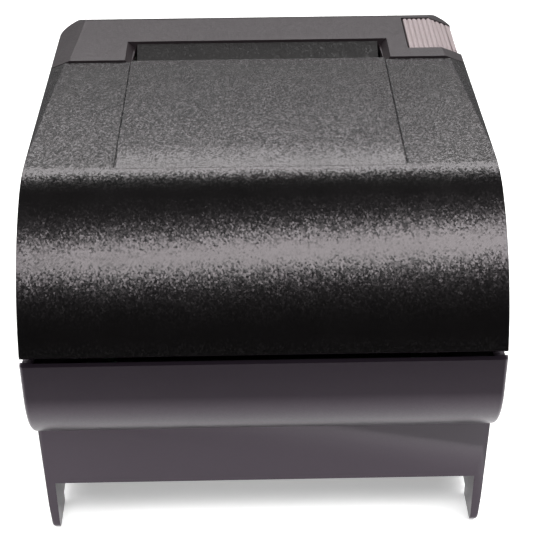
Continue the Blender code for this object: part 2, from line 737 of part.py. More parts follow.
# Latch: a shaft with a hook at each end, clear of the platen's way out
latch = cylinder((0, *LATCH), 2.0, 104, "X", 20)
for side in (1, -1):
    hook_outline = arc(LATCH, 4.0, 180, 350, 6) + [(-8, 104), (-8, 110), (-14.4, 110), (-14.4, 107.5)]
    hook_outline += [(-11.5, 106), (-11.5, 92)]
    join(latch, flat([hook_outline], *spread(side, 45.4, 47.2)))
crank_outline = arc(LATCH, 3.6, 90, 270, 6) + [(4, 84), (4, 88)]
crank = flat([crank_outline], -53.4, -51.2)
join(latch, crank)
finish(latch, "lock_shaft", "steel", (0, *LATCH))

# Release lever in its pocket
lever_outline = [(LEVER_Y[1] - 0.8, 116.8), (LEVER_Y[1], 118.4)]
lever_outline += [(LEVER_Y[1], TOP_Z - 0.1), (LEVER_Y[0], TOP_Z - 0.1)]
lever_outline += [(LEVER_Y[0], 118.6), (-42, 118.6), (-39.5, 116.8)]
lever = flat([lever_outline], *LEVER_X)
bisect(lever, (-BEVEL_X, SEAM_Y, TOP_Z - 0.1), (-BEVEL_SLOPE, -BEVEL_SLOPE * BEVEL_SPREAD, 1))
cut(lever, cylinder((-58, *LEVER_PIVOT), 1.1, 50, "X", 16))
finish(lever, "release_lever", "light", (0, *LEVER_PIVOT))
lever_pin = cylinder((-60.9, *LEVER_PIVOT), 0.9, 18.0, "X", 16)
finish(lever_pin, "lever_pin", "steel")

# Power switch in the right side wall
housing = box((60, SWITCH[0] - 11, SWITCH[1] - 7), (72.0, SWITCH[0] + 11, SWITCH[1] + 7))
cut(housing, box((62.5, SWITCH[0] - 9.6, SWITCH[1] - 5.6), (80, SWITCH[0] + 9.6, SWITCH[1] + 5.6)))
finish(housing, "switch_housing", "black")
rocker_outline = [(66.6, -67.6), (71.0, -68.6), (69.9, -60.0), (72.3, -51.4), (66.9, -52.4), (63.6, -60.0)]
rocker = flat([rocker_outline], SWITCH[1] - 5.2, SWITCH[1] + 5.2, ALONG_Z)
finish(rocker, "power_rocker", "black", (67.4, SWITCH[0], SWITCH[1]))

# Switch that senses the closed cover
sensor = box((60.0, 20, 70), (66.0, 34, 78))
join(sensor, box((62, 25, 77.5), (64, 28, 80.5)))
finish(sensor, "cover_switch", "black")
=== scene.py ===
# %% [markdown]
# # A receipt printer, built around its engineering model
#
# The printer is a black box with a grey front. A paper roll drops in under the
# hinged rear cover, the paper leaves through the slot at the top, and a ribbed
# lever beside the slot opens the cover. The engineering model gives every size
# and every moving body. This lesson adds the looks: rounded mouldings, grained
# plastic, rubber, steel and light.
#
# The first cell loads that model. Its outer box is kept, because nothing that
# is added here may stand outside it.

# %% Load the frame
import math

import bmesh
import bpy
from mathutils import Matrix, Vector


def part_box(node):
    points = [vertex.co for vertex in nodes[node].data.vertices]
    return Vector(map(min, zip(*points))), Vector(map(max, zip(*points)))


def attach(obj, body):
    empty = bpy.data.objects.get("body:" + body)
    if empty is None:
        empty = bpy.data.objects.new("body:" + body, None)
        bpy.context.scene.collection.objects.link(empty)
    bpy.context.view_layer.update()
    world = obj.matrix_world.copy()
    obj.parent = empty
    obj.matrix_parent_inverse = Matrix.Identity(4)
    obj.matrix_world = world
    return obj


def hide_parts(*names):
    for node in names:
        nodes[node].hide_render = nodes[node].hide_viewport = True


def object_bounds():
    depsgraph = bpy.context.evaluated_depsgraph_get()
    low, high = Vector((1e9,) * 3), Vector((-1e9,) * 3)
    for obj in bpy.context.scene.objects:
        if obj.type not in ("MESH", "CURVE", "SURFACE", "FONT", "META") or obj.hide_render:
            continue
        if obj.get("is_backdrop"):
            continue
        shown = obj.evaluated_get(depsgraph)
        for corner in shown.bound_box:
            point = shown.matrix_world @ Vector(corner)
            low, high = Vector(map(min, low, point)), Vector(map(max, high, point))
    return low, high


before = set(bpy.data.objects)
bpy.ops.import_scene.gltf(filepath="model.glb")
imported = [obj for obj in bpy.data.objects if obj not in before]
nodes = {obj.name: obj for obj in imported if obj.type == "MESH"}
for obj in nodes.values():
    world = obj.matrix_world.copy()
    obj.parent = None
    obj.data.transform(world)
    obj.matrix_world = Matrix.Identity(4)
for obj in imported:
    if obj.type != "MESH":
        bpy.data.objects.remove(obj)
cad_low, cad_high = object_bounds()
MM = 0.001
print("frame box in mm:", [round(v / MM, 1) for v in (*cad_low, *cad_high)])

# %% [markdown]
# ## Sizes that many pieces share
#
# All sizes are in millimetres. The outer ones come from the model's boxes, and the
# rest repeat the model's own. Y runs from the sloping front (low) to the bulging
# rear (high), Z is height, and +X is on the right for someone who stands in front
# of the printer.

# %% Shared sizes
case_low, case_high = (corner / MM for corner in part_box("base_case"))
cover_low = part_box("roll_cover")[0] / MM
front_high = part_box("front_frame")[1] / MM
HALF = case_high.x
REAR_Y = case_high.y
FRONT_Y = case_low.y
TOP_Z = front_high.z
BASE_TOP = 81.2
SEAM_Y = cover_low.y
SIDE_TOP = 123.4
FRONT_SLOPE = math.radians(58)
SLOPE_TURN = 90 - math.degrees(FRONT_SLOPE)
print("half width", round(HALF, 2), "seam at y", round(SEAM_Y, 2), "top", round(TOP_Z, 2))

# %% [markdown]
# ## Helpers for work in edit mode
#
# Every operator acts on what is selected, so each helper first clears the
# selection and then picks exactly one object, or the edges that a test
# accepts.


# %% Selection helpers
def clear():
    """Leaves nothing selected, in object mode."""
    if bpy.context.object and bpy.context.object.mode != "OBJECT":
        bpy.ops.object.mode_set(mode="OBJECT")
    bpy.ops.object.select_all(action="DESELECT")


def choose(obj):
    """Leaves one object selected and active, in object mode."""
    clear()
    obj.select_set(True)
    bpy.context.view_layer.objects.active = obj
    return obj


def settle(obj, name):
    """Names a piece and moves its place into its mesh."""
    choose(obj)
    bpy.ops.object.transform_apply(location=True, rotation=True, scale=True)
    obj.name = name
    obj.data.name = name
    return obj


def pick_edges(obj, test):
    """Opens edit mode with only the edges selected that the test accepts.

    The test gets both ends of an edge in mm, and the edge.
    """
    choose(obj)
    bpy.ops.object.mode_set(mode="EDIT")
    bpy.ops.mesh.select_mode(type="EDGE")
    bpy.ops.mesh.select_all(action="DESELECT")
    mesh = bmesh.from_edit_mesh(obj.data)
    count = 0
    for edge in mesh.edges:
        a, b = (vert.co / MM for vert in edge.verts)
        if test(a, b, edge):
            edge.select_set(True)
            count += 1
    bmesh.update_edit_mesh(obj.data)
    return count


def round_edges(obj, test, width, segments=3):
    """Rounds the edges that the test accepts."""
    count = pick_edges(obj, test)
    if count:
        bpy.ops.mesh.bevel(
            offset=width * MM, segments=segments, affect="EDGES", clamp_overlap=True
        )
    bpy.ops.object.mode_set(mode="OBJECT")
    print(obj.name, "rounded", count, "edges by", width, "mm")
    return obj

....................

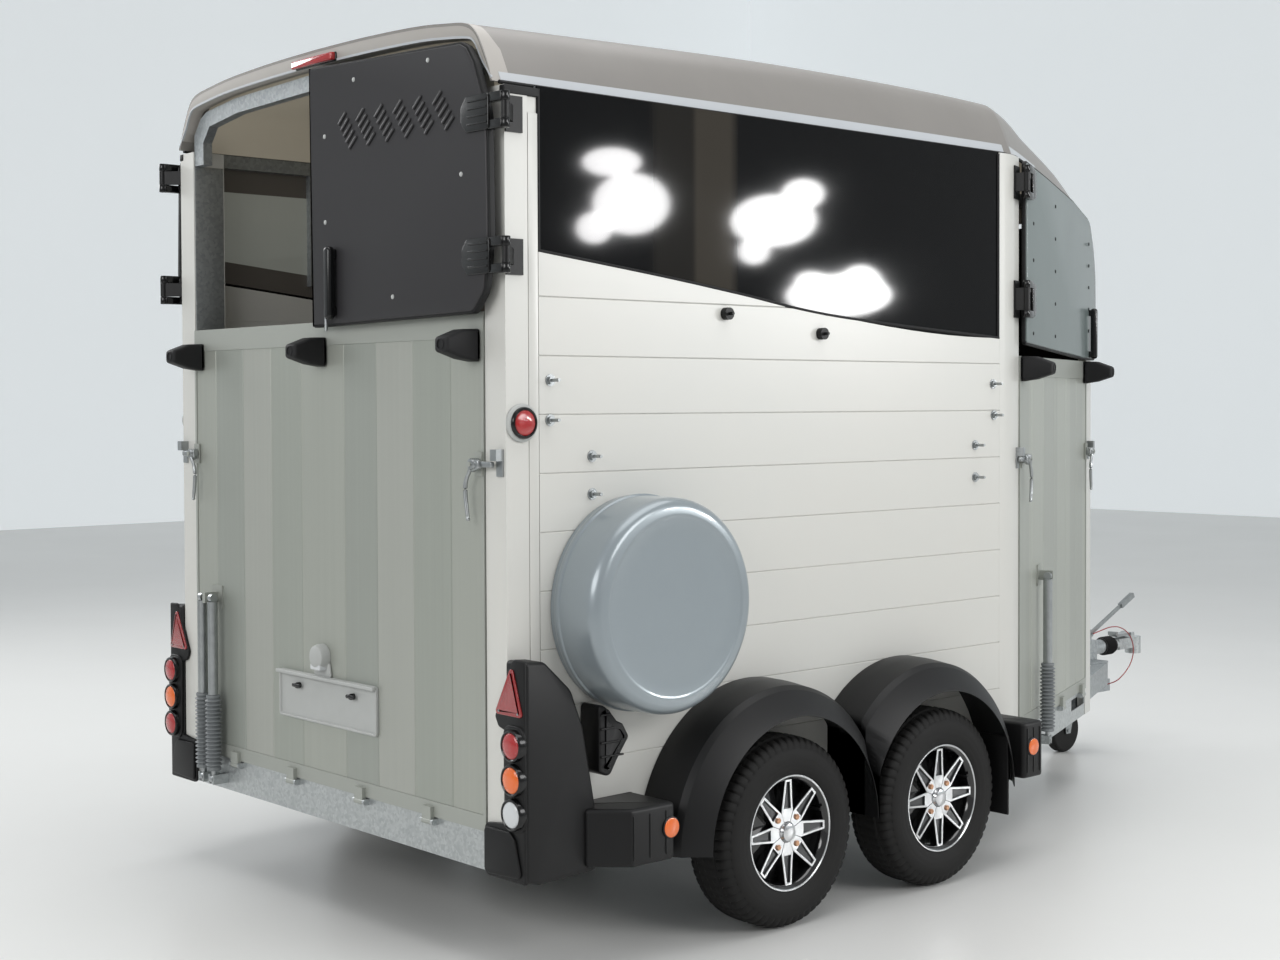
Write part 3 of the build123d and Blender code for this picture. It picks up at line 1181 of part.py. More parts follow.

....................

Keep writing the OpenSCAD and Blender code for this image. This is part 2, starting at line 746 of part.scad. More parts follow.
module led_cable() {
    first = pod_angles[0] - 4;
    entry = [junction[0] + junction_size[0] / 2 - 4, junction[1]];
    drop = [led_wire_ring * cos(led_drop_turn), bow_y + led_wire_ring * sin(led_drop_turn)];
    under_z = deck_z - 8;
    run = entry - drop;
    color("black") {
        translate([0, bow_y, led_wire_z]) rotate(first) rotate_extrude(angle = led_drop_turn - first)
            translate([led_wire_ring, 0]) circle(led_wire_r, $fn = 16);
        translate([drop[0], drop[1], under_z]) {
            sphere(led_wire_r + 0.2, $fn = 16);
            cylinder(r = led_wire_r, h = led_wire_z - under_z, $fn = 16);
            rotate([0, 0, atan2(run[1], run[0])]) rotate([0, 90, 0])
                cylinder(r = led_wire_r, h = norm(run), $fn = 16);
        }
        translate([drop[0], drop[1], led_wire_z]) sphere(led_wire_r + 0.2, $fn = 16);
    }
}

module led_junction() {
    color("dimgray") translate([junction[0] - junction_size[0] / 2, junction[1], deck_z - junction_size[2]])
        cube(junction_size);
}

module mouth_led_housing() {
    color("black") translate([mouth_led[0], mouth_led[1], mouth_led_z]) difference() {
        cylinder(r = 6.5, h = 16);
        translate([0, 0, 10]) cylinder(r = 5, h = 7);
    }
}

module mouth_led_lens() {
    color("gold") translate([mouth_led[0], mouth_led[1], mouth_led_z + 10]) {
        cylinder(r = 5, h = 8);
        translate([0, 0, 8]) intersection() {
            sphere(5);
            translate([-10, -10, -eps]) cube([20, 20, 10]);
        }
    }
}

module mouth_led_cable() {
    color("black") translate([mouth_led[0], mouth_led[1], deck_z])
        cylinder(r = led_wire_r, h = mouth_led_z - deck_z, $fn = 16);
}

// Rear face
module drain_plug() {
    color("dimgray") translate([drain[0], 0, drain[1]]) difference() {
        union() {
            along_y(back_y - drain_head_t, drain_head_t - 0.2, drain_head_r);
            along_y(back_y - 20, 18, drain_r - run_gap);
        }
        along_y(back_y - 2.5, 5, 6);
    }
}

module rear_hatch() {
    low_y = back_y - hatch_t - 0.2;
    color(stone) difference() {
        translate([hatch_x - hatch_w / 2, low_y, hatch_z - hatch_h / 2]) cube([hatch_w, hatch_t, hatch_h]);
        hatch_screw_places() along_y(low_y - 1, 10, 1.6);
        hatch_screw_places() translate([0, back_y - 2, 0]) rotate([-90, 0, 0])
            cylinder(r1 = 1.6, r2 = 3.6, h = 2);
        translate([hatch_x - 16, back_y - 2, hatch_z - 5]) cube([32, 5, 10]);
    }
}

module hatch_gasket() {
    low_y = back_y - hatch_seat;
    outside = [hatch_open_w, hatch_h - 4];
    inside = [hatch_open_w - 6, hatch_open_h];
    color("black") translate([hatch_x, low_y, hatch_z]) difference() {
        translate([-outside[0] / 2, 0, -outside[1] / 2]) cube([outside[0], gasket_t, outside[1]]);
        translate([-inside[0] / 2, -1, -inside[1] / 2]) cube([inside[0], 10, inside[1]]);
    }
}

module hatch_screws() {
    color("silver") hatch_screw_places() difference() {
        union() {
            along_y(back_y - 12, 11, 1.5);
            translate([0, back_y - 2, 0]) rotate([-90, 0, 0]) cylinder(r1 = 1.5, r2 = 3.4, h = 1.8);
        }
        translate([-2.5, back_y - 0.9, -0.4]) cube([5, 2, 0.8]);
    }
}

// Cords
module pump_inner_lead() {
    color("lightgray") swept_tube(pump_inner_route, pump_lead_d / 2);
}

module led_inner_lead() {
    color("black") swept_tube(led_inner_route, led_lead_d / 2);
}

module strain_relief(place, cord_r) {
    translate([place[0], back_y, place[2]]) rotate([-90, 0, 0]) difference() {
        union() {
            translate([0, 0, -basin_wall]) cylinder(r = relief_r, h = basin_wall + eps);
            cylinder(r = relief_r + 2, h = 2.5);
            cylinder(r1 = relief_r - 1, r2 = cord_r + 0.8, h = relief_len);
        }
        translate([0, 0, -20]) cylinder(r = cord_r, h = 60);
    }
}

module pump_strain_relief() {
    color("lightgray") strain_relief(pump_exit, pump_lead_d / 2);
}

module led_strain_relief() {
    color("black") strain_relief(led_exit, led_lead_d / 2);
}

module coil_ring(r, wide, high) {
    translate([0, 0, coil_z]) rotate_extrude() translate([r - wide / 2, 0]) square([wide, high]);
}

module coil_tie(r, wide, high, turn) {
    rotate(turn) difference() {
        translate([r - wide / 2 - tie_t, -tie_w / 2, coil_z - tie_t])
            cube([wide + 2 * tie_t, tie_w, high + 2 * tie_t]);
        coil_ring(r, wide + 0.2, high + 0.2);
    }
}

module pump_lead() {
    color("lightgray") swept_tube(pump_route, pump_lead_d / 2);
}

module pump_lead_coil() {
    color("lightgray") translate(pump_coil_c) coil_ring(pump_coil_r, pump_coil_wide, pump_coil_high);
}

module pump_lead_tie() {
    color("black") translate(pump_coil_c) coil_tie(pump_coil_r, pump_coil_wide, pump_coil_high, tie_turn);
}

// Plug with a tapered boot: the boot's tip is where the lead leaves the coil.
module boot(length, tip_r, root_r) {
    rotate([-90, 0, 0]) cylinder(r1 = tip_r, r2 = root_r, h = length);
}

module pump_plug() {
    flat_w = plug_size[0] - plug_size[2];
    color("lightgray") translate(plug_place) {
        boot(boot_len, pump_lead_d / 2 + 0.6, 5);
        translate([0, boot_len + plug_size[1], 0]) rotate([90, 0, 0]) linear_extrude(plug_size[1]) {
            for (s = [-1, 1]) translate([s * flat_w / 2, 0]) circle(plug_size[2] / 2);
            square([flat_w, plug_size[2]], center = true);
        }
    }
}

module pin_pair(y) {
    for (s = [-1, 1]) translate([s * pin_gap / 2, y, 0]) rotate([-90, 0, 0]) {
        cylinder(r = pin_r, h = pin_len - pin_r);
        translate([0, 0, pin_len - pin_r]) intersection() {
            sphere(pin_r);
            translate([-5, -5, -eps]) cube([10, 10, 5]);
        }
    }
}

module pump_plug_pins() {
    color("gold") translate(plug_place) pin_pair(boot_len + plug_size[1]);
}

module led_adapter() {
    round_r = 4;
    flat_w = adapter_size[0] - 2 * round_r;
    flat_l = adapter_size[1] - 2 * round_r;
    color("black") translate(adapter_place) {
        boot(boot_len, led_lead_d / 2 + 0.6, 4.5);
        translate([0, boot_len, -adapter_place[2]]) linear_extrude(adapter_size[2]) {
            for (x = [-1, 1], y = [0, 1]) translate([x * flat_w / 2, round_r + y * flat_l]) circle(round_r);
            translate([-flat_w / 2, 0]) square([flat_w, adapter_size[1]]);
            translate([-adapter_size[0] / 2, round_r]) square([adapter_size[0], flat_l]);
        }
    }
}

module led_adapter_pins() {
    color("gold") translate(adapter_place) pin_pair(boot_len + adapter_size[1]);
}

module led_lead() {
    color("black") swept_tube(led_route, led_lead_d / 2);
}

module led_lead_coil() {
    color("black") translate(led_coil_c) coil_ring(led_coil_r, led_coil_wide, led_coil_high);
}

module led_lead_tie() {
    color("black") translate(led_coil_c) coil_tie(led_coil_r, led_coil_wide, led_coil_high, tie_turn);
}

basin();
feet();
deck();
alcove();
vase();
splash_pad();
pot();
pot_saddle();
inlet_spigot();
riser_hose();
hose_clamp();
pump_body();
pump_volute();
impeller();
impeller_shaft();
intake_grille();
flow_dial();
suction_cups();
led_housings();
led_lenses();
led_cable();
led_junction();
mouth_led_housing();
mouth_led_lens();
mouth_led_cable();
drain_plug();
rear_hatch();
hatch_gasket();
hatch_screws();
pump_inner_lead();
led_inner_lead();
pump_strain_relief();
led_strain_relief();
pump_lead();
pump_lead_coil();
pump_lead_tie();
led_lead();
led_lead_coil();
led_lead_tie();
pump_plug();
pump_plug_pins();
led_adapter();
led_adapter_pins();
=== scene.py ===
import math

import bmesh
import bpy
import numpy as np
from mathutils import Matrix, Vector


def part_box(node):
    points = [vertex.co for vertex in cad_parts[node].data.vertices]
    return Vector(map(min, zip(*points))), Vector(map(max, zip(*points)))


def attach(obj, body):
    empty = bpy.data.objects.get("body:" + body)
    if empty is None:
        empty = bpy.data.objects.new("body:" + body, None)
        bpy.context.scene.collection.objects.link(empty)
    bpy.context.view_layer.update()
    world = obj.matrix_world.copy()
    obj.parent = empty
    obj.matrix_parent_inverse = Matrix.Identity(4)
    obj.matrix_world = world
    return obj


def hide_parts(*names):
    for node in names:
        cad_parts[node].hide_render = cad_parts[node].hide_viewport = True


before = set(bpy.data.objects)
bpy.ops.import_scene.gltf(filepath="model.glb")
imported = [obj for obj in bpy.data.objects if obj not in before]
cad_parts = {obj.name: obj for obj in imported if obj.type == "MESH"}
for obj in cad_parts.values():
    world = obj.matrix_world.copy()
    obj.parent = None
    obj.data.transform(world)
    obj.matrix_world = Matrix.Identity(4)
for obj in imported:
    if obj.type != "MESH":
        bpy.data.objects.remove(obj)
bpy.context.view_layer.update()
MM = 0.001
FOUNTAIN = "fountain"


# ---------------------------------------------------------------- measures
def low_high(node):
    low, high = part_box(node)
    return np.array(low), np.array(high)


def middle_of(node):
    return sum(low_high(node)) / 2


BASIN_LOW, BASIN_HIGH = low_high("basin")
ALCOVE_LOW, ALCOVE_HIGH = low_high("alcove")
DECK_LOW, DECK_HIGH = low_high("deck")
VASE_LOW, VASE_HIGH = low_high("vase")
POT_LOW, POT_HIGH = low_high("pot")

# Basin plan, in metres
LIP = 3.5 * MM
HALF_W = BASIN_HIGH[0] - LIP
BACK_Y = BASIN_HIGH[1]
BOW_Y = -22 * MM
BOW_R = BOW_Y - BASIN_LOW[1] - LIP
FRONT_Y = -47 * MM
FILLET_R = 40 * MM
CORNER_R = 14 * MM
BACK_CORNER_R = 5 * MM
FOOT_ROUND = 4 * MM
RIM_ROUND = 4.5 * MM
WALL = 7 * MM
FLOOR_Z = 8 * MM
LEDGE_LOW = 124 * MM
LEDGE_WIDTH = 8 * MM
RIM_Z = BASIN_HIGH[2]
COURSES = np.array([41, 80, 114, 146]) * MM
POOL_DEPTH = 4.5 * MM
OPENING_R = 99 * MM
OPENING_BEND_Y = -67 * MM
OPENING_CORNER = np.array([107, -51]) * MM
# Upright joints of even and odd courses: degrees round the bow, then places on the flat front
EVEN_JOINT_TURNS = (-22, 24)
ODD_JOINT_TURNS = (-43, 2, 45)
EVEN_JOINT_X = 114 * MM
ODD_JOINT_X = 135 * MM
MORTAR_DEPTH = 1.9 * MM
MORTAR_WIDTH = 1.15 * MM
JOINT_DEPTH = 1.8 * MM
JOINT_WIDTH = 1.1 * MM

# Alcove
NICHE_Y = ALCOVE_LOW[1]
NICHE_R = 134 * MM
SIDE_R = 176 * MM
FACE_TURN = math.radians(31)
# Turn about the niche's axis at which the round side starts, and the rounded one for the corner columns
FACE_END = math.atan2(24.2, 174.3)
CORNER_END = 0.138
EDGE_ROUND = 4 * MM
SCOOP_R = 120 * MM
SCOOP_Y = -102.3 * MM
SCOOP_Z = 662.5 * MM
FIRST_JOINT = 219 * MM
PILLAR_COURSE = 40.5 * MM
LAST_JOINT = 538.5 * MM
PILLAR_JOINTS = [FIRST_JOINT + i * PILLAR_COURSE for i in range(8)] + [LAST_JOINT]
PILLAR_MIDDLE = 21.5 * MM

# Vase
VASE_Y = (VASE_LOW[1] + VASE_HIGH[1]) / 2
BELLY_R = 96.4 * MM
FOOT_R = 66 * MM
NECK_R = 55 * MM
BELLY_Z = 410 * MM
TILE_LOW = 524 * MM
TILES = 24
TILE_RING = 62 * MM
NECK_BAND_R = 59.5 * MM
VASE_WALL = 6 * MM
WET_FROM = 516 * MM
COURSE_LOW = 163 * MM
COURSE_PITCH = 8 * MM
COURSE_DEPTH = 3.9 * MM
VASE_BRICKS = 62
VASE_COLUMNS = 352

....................

#### [What you will do]
For each line of the listing that holds the word "code", show that line.

#### [Written answer]
Continue the Blender code for this object: part 2, from line 737 of part.py. More parts follow.
Write part 3 of the build123d and Blender code for this picture. It picks up at line 1181 of part.py. More parts follow.
Keep writing the OpenSCAD and Blender code for this image. This is part 2, starting at line 746 of part.scad. More parts follow.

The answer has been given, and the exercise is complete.